A Trollish New Campus Novel Hates Students and Professors Alike
The novel’s main two conflicts center on the university. First, there is an ongoing existential battle being waged between the university (the purview of the academics) and the city’s wild, unstoppable greenery (the purview of the gardeners, a quasi-mystical class of stoic workers who wear wide-brimmed hats and communicate in parables and aphorisms). As a consequence of the gardeners’ inability or refusal to prune back the escalating trees, weeds, and wildflowers, the city’s infrastructure is “crumbling” and its inhabitants are moving to the countryside. It seems possible the city is heading toward a cataclysmic event—but, in the end, the gardeners and the academics arrive at a truce.
The second conflict is a cancel-culture-on-campus story. The conflict is ignited by a political-science student named Adam, whom Agathe describes as combative and as having “a bright, enameled charm right up until the moment when he didn’t, and then he became sulky and petulant.” He is also hot. One day, he says something offensive, probably racist, to a professor during class. Adam and the professor’s ethnicities are never named, although it’s implied that Adam might be Jewish, the professor Black or Arab, and what follows is a kind of alternate “Human Stain” situation. The incident quickly becomes infamous on campus and gets Adam in severe trouble with the administration.
Characteristically, Williams never divulges what Adam actually said. But the magnitude of the scandal and its cultural implications are dwelled upon for pages by several of the characters, including Agathe’s boss, who compares young people to the titular “vivisectors” in what is essentially a rant against cancel culture. She accuses Agathe’s peers who have turned on Adam of refusing to “let goodness thrive” and of wanting “nothing more than to cut people down for the slightest error,” particularly when it comes to “men, especially masculine men.”
Agathe finds her boss’s remarks dull, but more or less shares these views. The image of the students as vivisectors, committed to extracting the hearts and licking the bones of the transgressors in their midst, seems to mirror her own hatred of the university’s tendency toward frenzied analysis. (She favors the gardeners’ spiritual connection with nature.) Plus, Agathe herself is given to edgelordy grandstanding. “When it came to men,” she says, “the university had become a place where the ordinary rules were inverted, any idiot knew that. They had been given a lot of apologizing to do.”

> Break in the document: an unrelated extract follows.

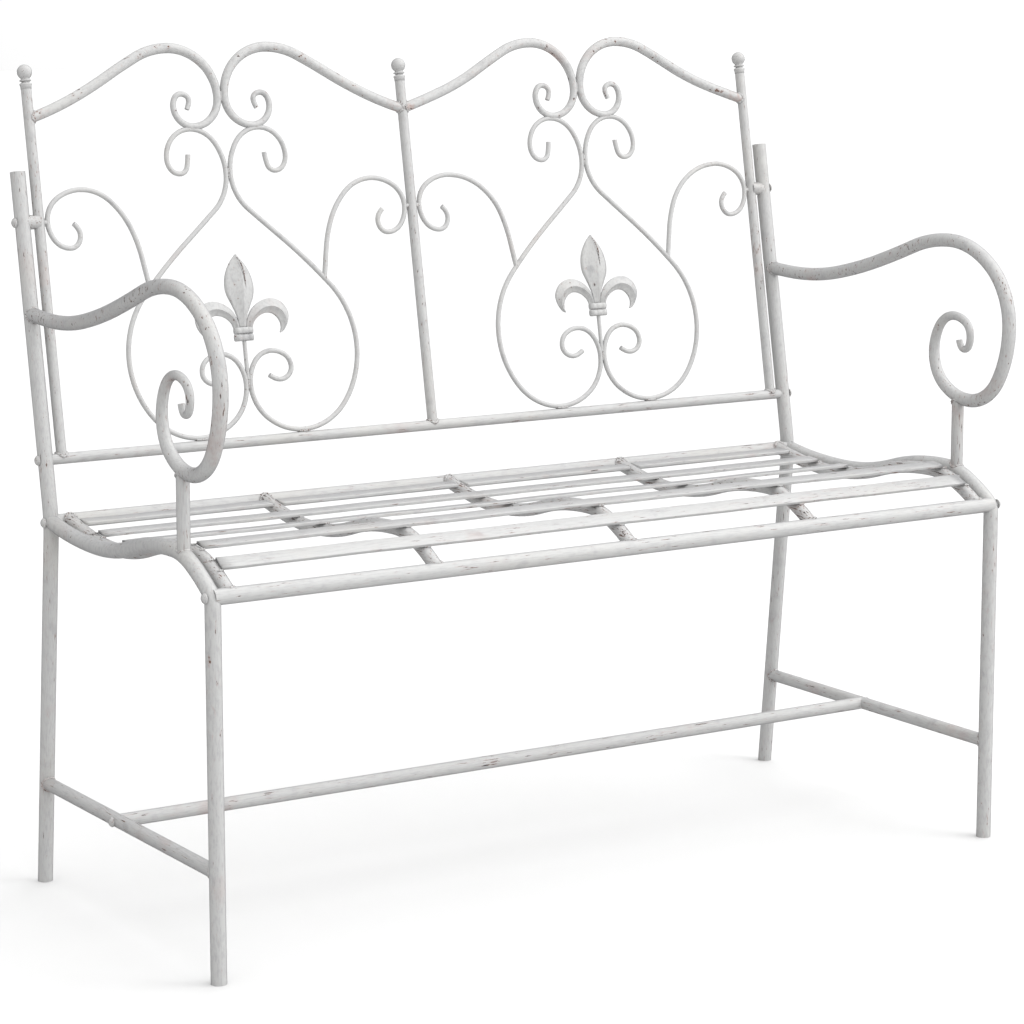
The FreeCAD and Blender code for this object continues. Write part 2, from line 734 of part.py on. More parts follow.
BAND = 17               # height of the collar's two bands
BAND_HALF = 13
BAND_GAP = 0.5
LEAF_ROOT = 6
STEM_FOOT = 76
collars = []
for bay, (centre_x, _) in BAYS.items():
    frame = back_plane(centre_x)
    base = frame.multVec(Vector(0, STEM_FOOT, 0))
    tip = frame.multVec(Vector(0, FLEUR, 0))
    stem = straight_rod(bay + "_stem_bar", base, tip, "Sizes.stem_dia")
    hearts = [doc.getObject(f"{bay}_{hand}_heart_bar") for hand in ("outer", "inner")]
    node(cut(bay + "_stem_cut", stem, *hearts), f"{bay}_stem")

    top = FLEUR + BAND
    leaf = arcs((-LEAF_ROOT, top), (-9, top + 22), (-20, top + 50), (-13, top + 72),
                (0, top + 89), (13, top + 72), (20, top + 50), (9, top + 22), (LEAF_ROOT, top))
    leaf.append(Part.LineSegment(Vector(LEAF_ROOT, top, 0), Vector(-LEAF_ROOT, top, 0)))
    node(flat_plate(bay + "_leaf", frame, leaf, "Sizes.fleur_thick"), f"{bay}_fleur_centre_leaf")

    hooks = []
    for hand, sign in SIDES.items():
        hook = arcs((6.5, top), (24, top + 30), (49, top + 31), (65, top + 14), (50, top - 9),
                    (52, top + 4), (43, top + 12), (26, top + 14), (14, top))
        hook.append(Part.LineSegment(Vector(14, top, 0), Vector(6.5, top, 0)))
        if sign < 0:
            mirror = FreeCAD.Matrix(-1, 0, 0, 0, 0, 1, 0, 0, 0, 0, 1, 0)
            for curve in hook:
                curve.transform(mirror)
        hooks.append(flat_plate(f"{bay}_{hand}_hook", frame, hook, "Sizes.fleur_thick"))
    node(group(bay + "_hooks", hooks), f"{bay}_fleur_side_leaves")

    for band in (0, 1):
        low = FLEUR + band * (BAND + BAND_GAP) / 2
        high = low + BAND / 2 - BAND_GAP
        collars.append(box(f"{bay}_band_{band}", (-BAND_HALF, low, -THICK),
                           (BAND_HALF, high, THICK), frame))
node(group("collar_group", collars), "fleur_collars")

# ---------------------------------------------------------------- fasteners
HEAD_R = size("bolt_head_dia") / 2
HEAD_RISE = size("bolt_head_rise")
HEAD_EDGE = 1
DOME_RADIUS = (HEAD_R ** 2 + (HEAD_RISE - HEAD_EDGE) ** 2) / (2 * (HEAD_RISE - HEAD_EDGE))


def bolt(label, side, depth, height, seat, length):
    """Domed bolt from outside the frame inwards: seat is the face its head sits on."""
    body = doc.addObject("PartDesign::Body", label)
    outward = Vector(SIDES[side], 0, 0)
    turn = Rotation(Vector(0, 1, 0), outward)
    body.Placement = Placement(at(SIDES[side] * seat, depth, height), turn)
    profile = sketch_on(body, "XY_Plane", label + "_profile")
    shank = size("bolt_dia") / 2
    corners = [Vector(*p, 0) for p in ((0, -length), (shank, -length), (shank, 0), (HEAD_R, 0),
                                       (HEAD_R, HEAD_EDGE))]
    for first, second in zip(corners, corners[1:]):
        profile.addGeometry(Part.LineSegment(first, second))
    half_angle = math.asin(HEAD_R / DOME_RADIUS) / 2
    shoulder = Vector(DOME_RADIUS * math.sin(half_angle),
                      HEAD_RISE - DOME_RADIUS * (1 - math.cos(half_angle)), 0)
    profile.addGeometry(Part.Arc(corners[-1], shoulder, Vector(0, HEAD_RISE, 0)))
    profile.addGeometry(Part.LineSegment(Vector(0, HEAD_RISE, 0), corners[0]))
    doc.recompute()
    turned = body.newObject("PartDesign::Revolution", label + "_turned")
    turned.Profile = (profile, [""])
    turned.ReferenceAxis = (profile, ["V_Axis"])
    turned.Angle = 360
    body.Tip = turned
    return body


TUBE_FACE = HALF + TUBE / 2
STRETCHER_FACE = HALF + size("stretcher_dia") / 2
RAIL_START = HALF - TUBE / 2
for name, (depth, height) in BOLT_POINTS.items():
    seat = STRETCHER_FACE if name == "stretcher" else TUBE_FACE
    if name == "upper_back":
        tip = STILE_X - 2
    elif name == "stretcher":
        tip = HALF - size("stretcher_dia") / 2 - size("bolt_grip")
    else:
        tip = RAIL_START - size("bolt_grip")
    pair = [bolt(f"{side}_{name}_bolt", side, depth, height, seat, seat - tip) for side in SIDES]
    node(group(name + "_pair", pair), name + "_bolts")

spacers = []
for side, sign in SIDES.items():
    depth, height = BOLT_POINTS["upper_back"]
    inner = at(sign * STILE_X, depth, height)
    outer = at(sign * HALF, depth, height)
    disc = straight_rod(f"{side}_spacer_bar", inner, outer, "Sizes.spacer_dia")
    hole = straight_rod(f"{side}_spacer_hole", inner, outer,
                        "Sizes.bolt_dia + Sizes.hole_clearance")
    spacers.append(cut(f"{side}_spacer", disc, hole, uprights[side], stiles[side]))
node(group("spacer_group", spacers), "back_spacers")


def end_plugs(label, points, start, diameter):
    """Threaded plug in each end of a tube, where a bolt takes hold."""
    plugs = []
    for name in points:
        depth, height = BOLT_POINTS[name]
        for side, sign in SIDES.items():
            outer = at(sign * (start - 1), depth, height)
            inner = at(sign * (start - 1 - size("plug_length")), depth, height)
            bar = straight_rod(f"{side}_{name}_plug_bar", inner, outer, diameter)
            thread = straight_rod(f"{side}_{name}_thread", inner, outer, "Sizes.bolt_dia")
            plugs.append(cut(f"{side}_{name}_plug", bar, thread))
    node(group(label + "_group", plugs), label)


end_plugs("seat_rail_plugs", ("rear_seat", "front_seat"), RAIL_START, BORE)
end_plugs("bottom_rail_plugs", ("lower_back",), RAIL_START,
          "Sizes.bottom_rail_dia - 2 * Sizes.tube_wall")
end_plugs("stretcher_plugs", ("stretcher",), HALF - size("stretcher_dia") / 2,
          "Sizes.stretcher_dia - 2 * Sizes.tube_wall")

# plastic plugs that close the open tube ends at the feet and at the tops of the uprights
feet, tops = [], []
leg_axis = Vector(0, REAR_X - size("rear_foot_depth"), REAR_Z).normalize()
for side, sign in SIDES.items():
    foot = at(sign * HALF, 0, 0)
    inside = foot + Vector(0, 0, size("cap_depth"))
    feet.append(straight_rod(f"{side}_front_foot", foot, inside, BORE))
    heel = at(sign * HALF, size("rear_foot_depth"), 0)
    below = heel - leg_axis * TUBE
    inside = heel + leg_axis * size("cap_depth")
    raw = straight_rod(f"{side}_rear_foot_bar", below, inside, BORE)
    feet.append(cut(f"{side}_rear_foot", raw, floor))
    peak = at(sign * HALF, upright_depth(size("upright_top")), size("upright_top"))
    tops.append(straight_rod(f"{side}_top_cap", peak - BACK_AXIS * size("cap_depth"), peak, BORE))
node(group("foot_group", feet), "foot_plugs")
node(group("cap_group", tops), "upright_end_caps")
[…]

Could the character of Agathe be intended as satirical? A sly sendup of a power-tripping 4chan-poster type, a lady gooner getting off on resentful fantasies of her innate superiority and heightened intelligence? Given her compulsive contrarianism, and the absence of characters who are significantly different from her, it’s tricky to gauge the novel’s level of self-awareness. The world of the novel, as far as we know, matches Agathe’s description of it perfectly. It is presented in earnest, and never more so than when it broods upon the subject of Adam, a troubled and aggressive young man who enjoys discussing the importance of aqueducts to ancient civilizations. He is well matched with Agathe, who believes she is “unable to imagine love without dominion” and wants someone to understand her “either absolutely or not at all.” Their conversation, rarely reproduced, is described as “a dialogue between mirrors.” When they finally hook up, the results are corny, like a dark-academia “Fifty Shades of Grey.” Adam pushes Agathe down onto the bed and whispers a secret name in her ear. Later, he licks tears from her eyes. “I had never noticed how long his eyelashes were before,” Agathe remarks.
In a piece for The Drift in 2022, Williams wrote with approval that the novelists she was reading were eschewing “content” for form and “the internet” for “higher things.” Citing “Pure Colour,” by Sheila Heti, and “Checkout 19,” by Claire-Louise Bennett, as successful case studies, she argued that “reading the internet is less important than reading God’s book, also known as the world.” One can imagine that some of this same intent lies behind Williams’s creation of Agathe, who excoriates the noisy proliferation of opinions at the university and venerates nature for its mute surfaces and stubborn, occult power.